"Il leur rappela aussi que la peur n'était pas un crime, mais qu'une incapacité à contrôler cette peur était une maladie contagieuse nécessitant d'être isolée et traitée avec la plus grande sévérité. "
Je parle de témoignages, mais ce ne sont que des personnages fictifs, inventés par l'auteur, qui peuplent l'histoire. Les événements, quant à eux, sont en partie véridiques, et retranscrivent adroitement l'atmosphère de cette Grande guerre.

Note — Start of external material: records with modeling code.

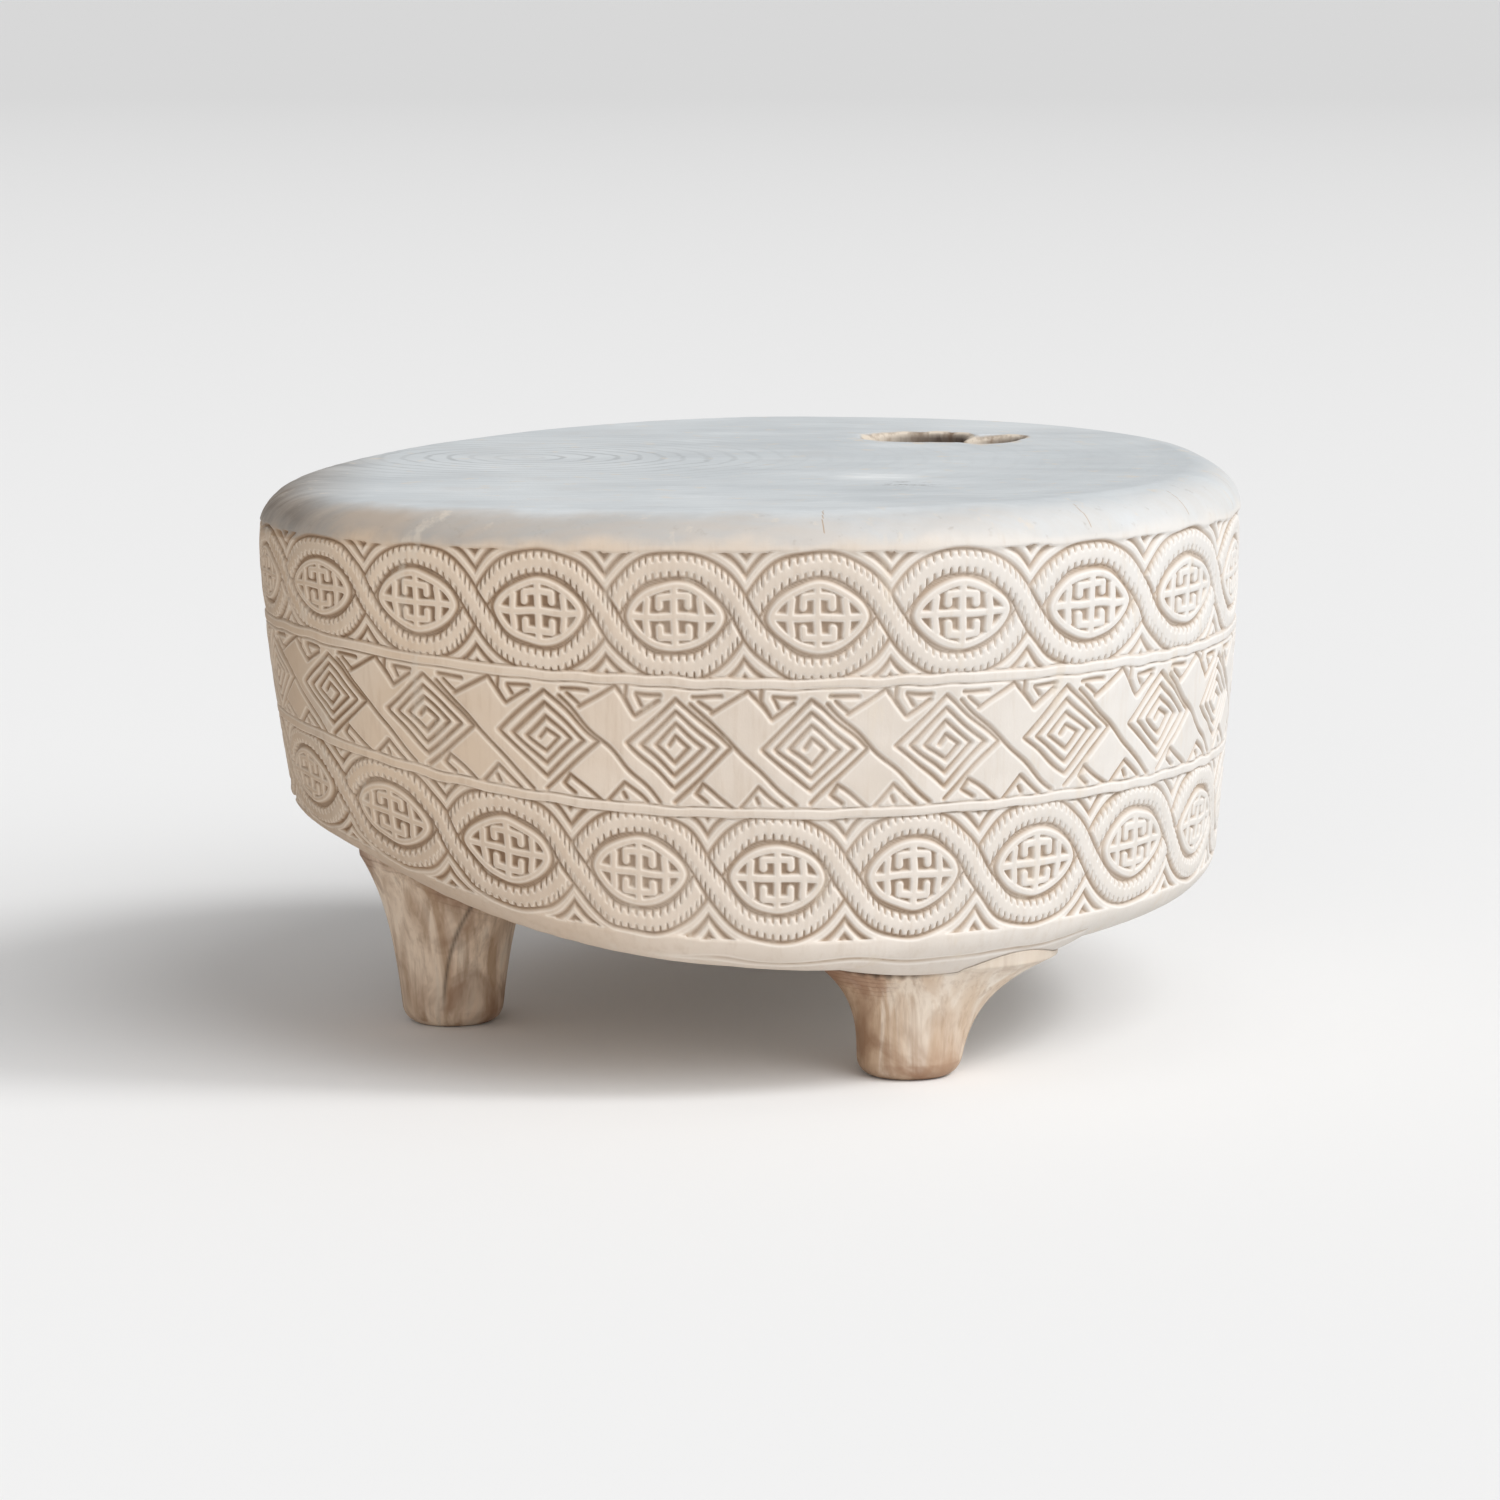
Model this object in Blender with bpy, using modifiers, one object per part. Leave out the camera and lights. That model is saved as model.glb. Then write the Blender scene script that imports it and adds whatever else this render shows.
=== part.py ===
"""A low round table: one thick slice of a tree trunk on three turned legs, each glued on over a dowel.

The slice keeps the trunk's uneven outline. Its top is flat with a broad rounded edge, its wall is the
plain band that the relief is carved in, and its underside rises towards the left, where the wall
curves under. A natural hollow opens in the top. Metres, +Z up, -Y is the front. The origin is on the
floor, under the middle of the slice's bounding box.
"""

import math

import bmesh
import bpy

# Driving dimensions.
HEIGHT = 0.427
WIDTH = 0.746
DEPTH = 0.800
UNDERSIDE = 0.092
GAP = 0.0003

# Where the outline is furthest out: the front and back points' x, and the left and right points' y.
FRONT_X = -0.026
BACK_X = 0.024
LEFT_Y = -0.157
RIGHT_Y = -0.002
# How full each quarter of the outline is: 2 is an ellipse, more is squarer.
FULLNESS = {
    ("front", "right"): 2.06,
    ("back", "right"): 2.37,
    ("back", "left"): 1.76,
    ("front", "left"): 2.43,
}

# The rounded top edge, which is deeper at the left and the right.
TOP_EDGE_IN = 0.041
TOP_EDGE_DOWN = 0.0255
TOP_EDGE_DOWN_SIDES = 0.006
# The wall leans in towards its foot, and a little more at the left.
WALL_FOOT = 0.118
WALL_TAPER = 0.016
WALL_TAPER_LEFT = 0.0075
WALL_BEND = 1.5
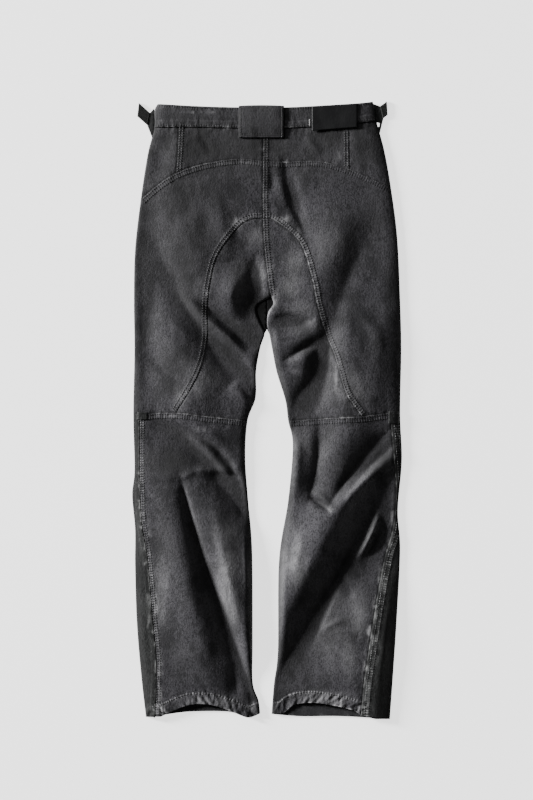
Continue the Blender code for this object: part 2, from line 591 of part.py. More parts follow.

Dans la peau de jeunes soldats, enrôlés au front, venant de camps différents - l'un est "Fritz", Allemand de souche, l'autre Américain natif, un "Tommy", tandis que le troisième, le "Yank" est né en Allemagne, mais s'est expatrié en Amérique, combattant désormais pour l'armée Américaine. Ces jeunes recrues, très différents par leurs origines, communient dans la peur qu'ils ressentent quant au déroulement des affronts. Traumatisés mais courageux, ils servent leur patrie pour rendre honneur à leur famille et leur nation, sans se poser d'éternelles questions. Le destin les fera se rencontrer sur le champ de bataille, à l'orée de l'arrêt des combats, dans une position insolite, devant s'entraider pour ne pas s'entretuer.

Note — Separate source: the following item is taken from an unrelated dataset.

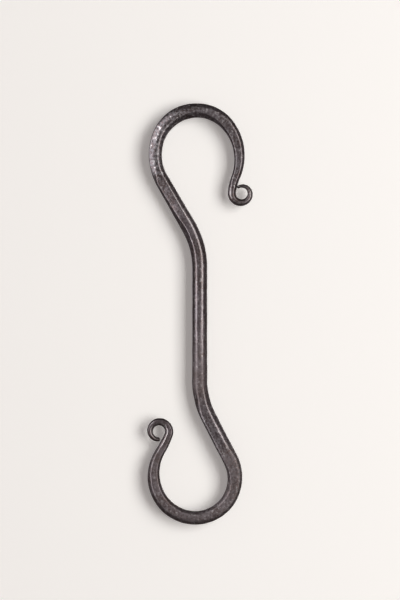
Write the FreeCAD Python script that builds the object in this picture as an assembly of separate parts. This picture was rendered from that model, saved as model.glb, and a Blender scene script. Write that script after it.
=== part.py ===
import FreeCAD, Part
import math
import os

# Hand-forged S-hook for hanging meat from a rail. All lengths are in millimetres.
#
# One octagonal steel bar is bent into two opposite hooks, and each end is drawn out thin and rolled into a small eye.
# The bar lies in the XZ plane, with the middle of its thickness at y = 0. +Z is up, as the hook hangs.
# The origin is the crown of the upper hook's inside, where the rail carries it.
# The hook is a single forging. Its nodes are the forging's five stretches, which meet face to face.

# The bar
BAR_WIDTH = 8.0  # across its flats, in the plane of the S
BAR_DEPTH = 8.0  # across its flats, front to back
CORNER_SHARE = 0.28  # how far a corner flat cuts into each side, as a share of the thinner side

# Each end of the bar is followed from the middle of the shank to its tip. A run of the bar is
# (centre-line radius, turn in degrees, width at its end, depth at its end), and a turn to the left is positive.
# A straight run has no turn, and its length stands in place of the radius.
UPPER_SHANK = [(31.0, 0.0, BAR_WIDTH, BAR_DEPTH)]
UPPER_INNER_HALF = [
    (42.0, 30.0, 8.2, BAR_DEPTH),  # knee
    (27.5, 0.0, 7.5, BAR_DEPTH),  # slope
    (27.5, -18.0, 6.7, BAR_DEPTH),  # shoulder, pinched by the bending
    (27.5, -27.0, 6.9, BAR_DEPTH),
    (21.5, -40.0, 7.8, BAR_DEPTH),
    (21.5, -35.0, 7.8, BAR_DEPTH),  # up to the crown, which rests on the rail
]
UPPER_OUTER_HALF = [
    (20.5, -50.0, 6.9, BAR_DEPTH),
    (27.0, -61.5, 4.7, 5.6),  # drawn-out point
]
UPPER_NECK = [
    (0.5, 0.0, 4.7, 5.6),
    (30.0, 15.0, 4.3, 5.2),
]
LOWER_SHANK = [(28.0, 0.0, BAR_WIDTH, BAR_DEPTH)]
LOWER_INNER_HALF = [
    (40.0, 27.0, 8.0, BAR_DEPTH),  # knee
    (25.5, 0.0, 8.2, BAR_DEPTH),  # slope
    (21.5, -37.0, 7.6, BAR_DEPTH),  # shoulder
    (20.5, -80.0, 6.9, BAR_DEPTH),  # down to the crown, which carries the meat
]
LOWER_OUTER_HALF = [
    (21.5, -54.0, 6.9, 7.6),
    (23.0, -30.0, 6.5, 6.9),
    (23.0, -35.5, 5.1, 5.8),  # drawn-out point
]
LOWER_NECK = [
    (4.5, 0.0, 4.8, 5.5),
    (43.0, 8.0, 4.5, 5.4),
]

# The rolled eyes: hole radius, turn from the neck to the tip, and the width and depth of the tip
UPPER_EYE = (3.0, 301.0, 1.7, 3.0)
LOWER_EYE = (3.1, 297.0, 1.8, 3.0)
DRESSING = 0.1  # what is dressed off the inside of a rolled eye to make its hole true

BEND_STEP = 8.0  # the largest turn between two cross-sections of a bend
EYE_STEP = 15.0  # the same in an eye

UP = 90.0  # heading of the shank
Y_AXIS = FreeCAD.Vector(0, 1, 0)


class Station:
    """One cross-section of the bar: its middle in the XZ plane, the bar's heading there, and its width and depth."""

    def __init__(self, x, z, heading, width, depth):
        self.x = x
        self.z = z
        self.heading = heading
        self.width = width
        self.depth = depth

    def left(self, distance):
        """The point this far to the left of the bar's middle."""
        angle = math.radians(self.heading + 90.0)
        return self.x + distance * math.cos(angle), self.z + distance * math.sin(angle)


def blend(first, last, share):
    """The number this share of the way from first to last."""
    return first + (last - first) * share


def follow(start, runs):
    """The start and the stations that follow it along the runs, with an even taper in each run."""
    stations = [start]
    for radius, turn, width, depth in runs:
        before = stations[-1]
        count = max(1, math.ceil(abs(turn) / BEND_STEP))
        step = turn / count
        chord = 2.0 * radius * math.sin(math.radians(abs(step) / 2.0)) if turn else radius
        x, z = before.x, before.z
        for i in range(1, count + 1):
            along = math.radians(before.heading + step * (i - 0.5))
            x += chord * math.cos(along)
            z += chord * math.sin(along)
            width_here = blend(before.width, width, i / count)
            depth_here = blend(before.depth, depth, i / count)
            stations.append(Station(x, z, before.heading + step * i, width_here, depth_here))
    return stations


def eye_centre(neck_end, hole_radius):
    """The middle of the hole that the bar rolls round, to the left of the neck's end."""
    return neck_end.left(hole_radius - DRESSING + neck_end.width / 2.0)


def roll(neck_end, hole_radius, turn, width, depth):
    """The stations of a rolled eye after the neck's end. Its inside keeps one radius while the bar gets thinner."""
    x, z = eye_centre(neck_end, hole_radius)
    count = math.ceil(turn / EYE_STEP)
    stations = []
    for i in range(1, count + 1):
        width_here = blend(neck_end.width, width, i / count)
        depth_here = blend(neck_end.depth, depth, i / count)
        ray = Station(x, z, neck_end.heading + turn * i / count, width_here, depth_here)
        middle = ray.left(DRESSING - hole_radius - width_here / 2.0)
        stations.append(Station(middle[0], middle[1], ray.heading, width_here, depth_here))
    return stations


def octagon(station):
    """The wire round the bar at a station."""
    across = station.width / 2.0
    deep = station.depth / 2.0
    corner = CORNER_SHARE * min(station.width, station.depth)
    front_half = [
        (across, corner - deep),
        (across - corner, -deep),
        (corner - across, -deep),
        (-across, corner - deep),
    ]
    back_half = [(-left, -y) for left, y in front_half]
    points = []
    for left, y in front_half + back_half:
        x, z = station.left(left)
        points.append(FreeCAD.Vector(x, y, z))
    return Part.makePolygon(points + points[:1])


def bar(stations):
    """The closed solid of the bar through its stations."""
    return Part.makeLoft([octagon(station) for station in stations], True, True)


def rolled_eye(neck, eye):
    """A neck and its eye, with the inside dressed to a true hole."""
    hole_radius = eye[0]
    x, z = eye_centre(neck[-1], hole_radius)
    hole = Part.makeCylinder(hole_radius, 2.0 * BAR_DEPTH, FreeCAD.Vector(x, -BAR_DEPTH, z), Y_AXIS)
    return bar(neck + roll(neck[-1], *eye)).cut(hole)


def half_forging(shank_runs, inner_runs, outer_runs, neck_runs, eye):
    """The solids of one end, as it points up from the middle of the shank, and the station at its crown."""
    shank = follow(Station(0.0, 0.0, UP, BAR_WIDTH, BAR_DEPTH), shank_runs)
    inner = follow(shank[-1], inner_runs)
    outer = follow(inner[-1], outer_runs)
    neck = follow(outer[-1], neck_runs)
    return {
        "shank": bar(shank),
        "hook": bar(inner + outer[1:]),
        "eye": rolled_eye(neck, eye),
        "crown": inner[-1],
    }


def turned_over(shape):
    """The shape turned half a turn about the middle of the shank, as the lower end points."""
    return shape.rotated(FreeCAD.Vector(0, 0, 0), Y_AXIS, 180.0)


def forging():
    """Every node's shape, with the origin at the upper hook's seat."""
    upper = half_forging(UPPER_SHANK, UPPER_INNER_HALF, UPPER_OUTER_HALF, UPPER_NECK, UPPER_EYE)
    lower = half_forging(LOWER_SHANK, LOWER_INNER_HALF, LOWER_OUTER_HALF, LOWER_NECK, LOWER_EYE)
    nodes = {
        "upper_eye": upper["eye"],
        "upper_hook": upper["hook"],
        "shank": upper["shank"].fuse(turned_over(lower["shank"])).removeSplitter(),
        "lower_hook": turned_over(lower["hook"]),
        "lower_eye": turned_over(lower["eye"]),
    }
    crown = upper["crown"]
    seat_x, seat_z = crown.left(-crown.width / 2.0)
    to_seat = FreeCAD.Vector(-seat_x, 0, -seat_z)
    return {name: shape.translated(to_seat) for name, shape in nodes.items()}


def main():
    os.makedirs("parts", exist_ok=True)
    for name, shape in forging().items():
        solid = shape.Solids[0]
        print(name, "solids", len(shape.Solids), "valid", solid.isValid(), "volume", round(solid.Volume, 1))
        solid.exportStep("parts/" + name + ".step")


main()
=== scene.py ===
import math

import bpy
import numpy as np
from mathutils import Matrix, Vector


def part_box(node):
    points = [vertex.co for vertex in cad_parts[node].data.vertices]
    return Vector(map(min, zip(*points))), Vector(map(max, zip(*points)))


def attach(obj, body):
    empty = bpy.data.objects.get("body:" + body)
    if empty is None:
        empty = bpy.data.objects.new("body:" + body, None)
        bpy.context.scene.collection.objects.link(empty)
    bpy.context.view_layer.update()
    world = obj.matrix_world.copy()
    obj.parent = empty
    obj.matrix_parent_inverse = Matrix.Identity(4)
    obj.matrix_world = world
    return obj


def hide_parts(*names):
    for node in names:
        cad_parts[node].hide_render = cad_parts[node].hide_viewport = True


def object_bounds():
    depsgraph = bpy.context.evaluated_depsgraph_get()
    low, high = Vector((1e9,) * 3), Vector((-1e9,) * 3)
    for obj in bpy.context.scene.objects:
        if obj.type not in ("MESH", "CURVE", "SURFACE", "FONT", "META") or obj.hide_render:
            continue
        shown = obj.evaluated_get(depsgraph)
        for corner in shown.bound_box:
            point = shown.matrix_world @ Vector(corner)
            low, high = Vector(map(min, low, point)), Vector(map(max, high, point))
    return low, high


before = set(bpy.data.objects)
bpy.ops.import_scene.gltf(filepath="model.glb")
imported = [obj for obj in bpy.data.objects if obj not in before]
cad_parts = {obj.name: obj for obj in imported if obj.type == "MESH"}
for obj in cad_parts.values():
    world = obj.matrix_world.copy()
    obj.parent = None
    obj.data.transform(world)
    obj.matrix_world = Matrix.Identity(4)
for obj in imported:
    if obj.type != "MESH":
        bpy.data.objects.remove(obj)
cad_low, cad_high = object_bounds()

# --------------------------------------------------------------------------------------------------
# The forging, in millimetres and degrees, followed from the middle of the shank to each tip, as in the CAD
# --------------------------------------------------------------------------------------------------

MM = 0.001
BAR = 8.0  # the bar's width and depth across its flats

# How the front of the bar is dressed where a run ends. Side A is the shank's +X side, all along the bar.
#  0 to 2: side A's corner flat: its share of the bar's width, its tilt from the front, its arrises' sharpness
#  3 to 5: the same for side B
#  6: roll of the front flat toward side A
#  7: forge scale left on the flats
#  8: how matte the bar is
#   9: painted highlight: how much paler side A's arrises are made, in the colour of rubbed bare steel
DRESS = {
    "shank": (0.30, 45.0, 9.0, 0.27, 45.0, 9.0, 0.0, 0.40, 0.0, 0.1),
    "knee": (0.29, 45.0, 10.0, 0.26, 53.0, 28.0, -3.0, 0.36, 0.1, 0.4),
    "mid_slope": (0.28, 45.0, 9.0, 0.16, 52.0, 26.0, -16.0, 0.55, 0.1, 0.4),
    "slope": (0.28, 45.0, 12.0, 0.12, 55.0, 26.0, -12.0, 0.60, 0.2, 0.1),
    "shoulder": (0.29, 38.0, 16.0, 0.49, 18.5, 24.0, 0.0, 1.00, 0.0, 0.0),
    "upper_crown": (0.28, 55.0, 24.0, 0.38, 37.0, 7.5, 0.0, 1.00, 0.1, 0.0),
    "upper_top": (0.32, 50.0, 16.0, 0.32, 58.0, 12.0, 0.0, 0.80, 0.1, 0.0),
    "upper_haunch": (0.14, 55.0, 26.0, 0.25, 44.0, 14.0, 4.0, 0.60, 0.1, 0.0),
    "point": (0.18, 50.0, 24.0, 0.28, 46.0, 12.0, 6.0, 0.60, 0.1, 0.1),
    "neck": (0.34, 33.0, 11.0, 0.28, 50.0, 14.0, 0.0, 0.40, 0.0, 0.4),
    "eye": (0.40, 33.0, 8.0, 0.30, 45.0, 8.0, 0.0, 0.30, 0.0, 0.1),
    "lower_shank": (0.30, 46.0, 9.0, 0.27, 46.0, 9.0, 0.0, 0.50, 1.2, 0.0),
    "lower_knee": (0.27, 46.0, 16.0, 0.26, 50.0, 22.0, -3.0, 0.36, 0.5, 0.2),
    "lower_slope": (0.30, 46.0, 9.0, 0.09, 45.0, 18.0, -7.0, 0.65, 0.1, 0.1),
    "lower_shoulder": (0.18, 50.0, 9.0, 0.10, 55.0, 22.0, -2.0, 0.65, 1.0, 0.0),
    "lower_bend": (0.20, 50.0, 9.0, 0.25, 45.0, 14.0, -2.0, 0.65, 1.0, 0.0),
    "lower_crown": (0.26, 48.0, 12.0, 0.20, 50.0, 16.0, 0.0, 0.60, 0.7, 0.0),
    "lower_point": (0.28, 44.0, 16.0, 0.17, 52.0, 34.0, -3.0, 0.40, 0.4, 0.0),
    "lower_neck": (0.32, 34.0, 11.0, 0.17, 55.0, 30.0, -4.0, 0.30, 0.0, 0.6),
}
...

Paul Dowswell réussit une prouesse narrative, liant frayeur et panique, dans une histoire d'un jour, racontée telle une course poursuite historique contre la mort. En cette période noire, l'humanité des hommes est comme envolée, effacée au profit des crimes meurtriers perpétués lors cette guerre sanglante. L'auteur laisse poindre une infime parcelle de solidarité suite au tintement des onze coups de la finalité de cette première guerre. Une coalition de plusieurs hommes, les trois protagonistes - ennemis quelques heures, voire quelques minutes plus tôt -, oublient leurs insignes au bénéfice de la camaraderie humaine. L'aviateur "Yank", ayant essayé de bombarder une troupe Allemande dont faisait partie le "Fritz", se retrouve blessé, et aidé par ce même "Fritz", et par le "Tommy", suite au cessez-le-feu mondiale. Comme quoi l'homme a beau se montrer cruel, une part de son être, gouverné par le coeur, garde des émotions vives et pleinement humaines. "Le soleil brille toujours après une nuit sombre" comme disait James Ngugi.

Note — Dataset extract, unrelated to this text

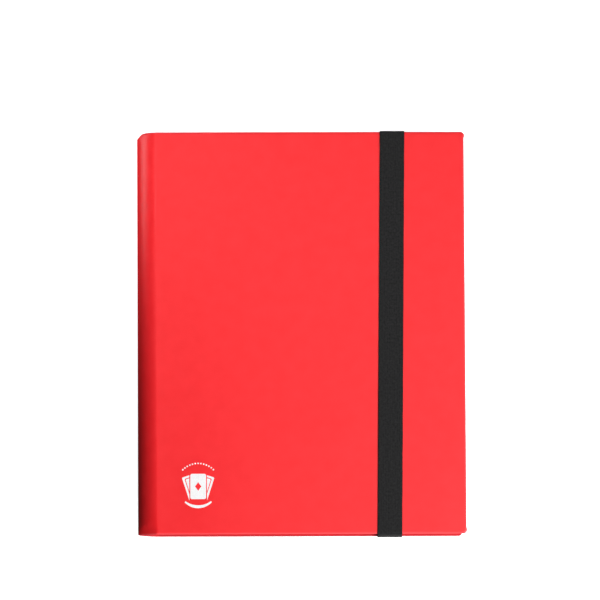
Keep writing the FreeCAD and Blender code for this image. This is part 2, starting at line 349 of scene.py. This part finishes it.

L'expiation des combats, bien qu'ordinairement très joyeuse, ne laisse pas transparaître la joie escomptée. Meurtris par tant d'années d'affrontement, de pertes en milliers d'homme, l'espoir les ayant quittés depuis belle lurette, les hommes ne s'imaginent pas retrouver une vie normale suite à ces terribles années sombres. L'armistice, qui devait sonnait comme un glas, prend une couleur verdâtre de haine et de ruines.
11 novembre rend hommage aux fusillés, et apporte une originalité surprenante au contexte, plongeant totalement le lecteur au coeur de cette journée, face aux choix et aux responsabilités qui incombent aux nouveaux soldats.
Dans ce fantastique roman historique, je retiendrais particulièrement la jeunesse des soldats et leur peur réciproque quant au déroulement des assauts. Le lugubre paysage, l'animosité des hommes, leur course à la vie, les transformant progressivement en bêtes féroces, imbues de sang. Une réussite, tout en rapidité et enchaînements d'actions. Si vous tendez l'oreille, vous entendrez sûrement les éclats d'obus se disperser dans les camps, les tires en rafales de mitraillettes et les hurlements des hommes, tristes portraits de vies détruites.
auboulevardlitteraire, Posté le lundi 21 avril 2014 10:58
Cette période histoire m'intéresse beaucoup, je le note. Merci de la découverte.